Outer Range e la mancanza di momenti di vera tensione
Josh Brolin, l’attore giusto per il ruolo. L’ex Brand dei Goonies riesce a cogliere perfettamente le varie sfumature del proprio personaggio. Royal è l’uomo silenzioso dalle mani callose, il ferreo padre di famiglia e personalità vecchio stampo poco incline all’esposizione delle emozioni, soprattutto con la moglie. Anche se nasconde un passato oscuro e diverse competenze quando si tratta di nascondere prove o di giocare d’azzardo. Sullo stesso piano recitativo troviamo anche il resto del cast, da un’interessante Lily Taylor nei panni di Cecilia Abbott a Will Patton in quelli di Wayne Tillerson. Quest’ultimo incarna l’uomo del ranch arricchito, tra pellicce d’orso, cappello da cowboy e collane d’oro. Patton fischia piacevolmente nella sua parlata del Wyoming.

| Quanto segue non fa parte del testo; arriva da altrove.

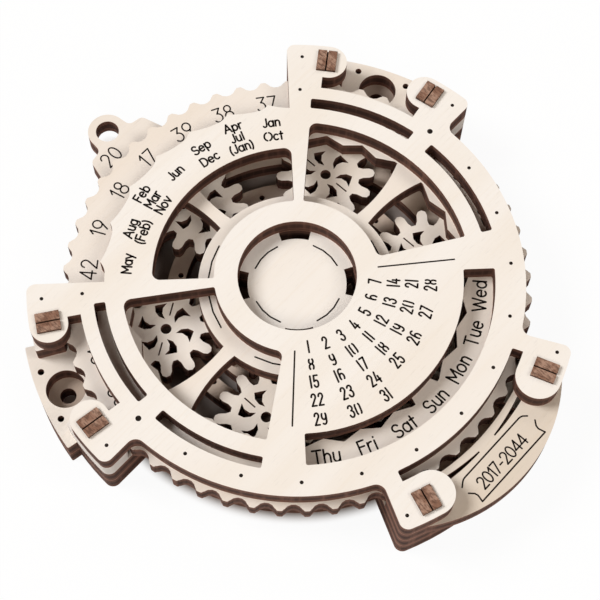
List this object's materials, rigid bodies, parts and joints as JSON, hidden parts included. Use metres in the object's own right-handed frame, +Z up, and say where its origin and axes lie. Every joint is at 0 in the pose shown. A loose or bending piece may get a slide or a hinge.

Outer Range si avvale di un ottimo cast, capace di incamminarsi nelle varie vie scelte dal proprio showrunner. Ma non tutto è perfetto, e in alcuni momenti la sceneggiatura dilata a dismisura momenti facilmente risolvibili o spezza completamente la suspense. Per quanto il mistero sia ben lontano dall’essere risolto, mancano alcune scene shock. Sembra confrontandoci con una serie come Lost, uno dei momenti di maggior tensione e paura era quello in cui i passeggeri si rendevano conto di “non essere soli”. Quella singola frase è riuscita a far rizzare i peli delle braccia a chiunque. Ecco, ad Outer Range mancano i momenti che chiamiamo “non siamo soli”, quel fulcro di tensione e curiosità che ti trascina da un episodio all’altro. Che sia voluto o meno, questa è una delle pecche della serie di Brian Watkins, che comunque riesce a portare su Prime Video un prodotto non troppo originale, ma comunque interessante.
Outer Range, composta da otto episodi, debutta su Prime Video il 15 aprile con i primi due episodi, per poi uscire a cadenza settimanale con un doppio appuntamento.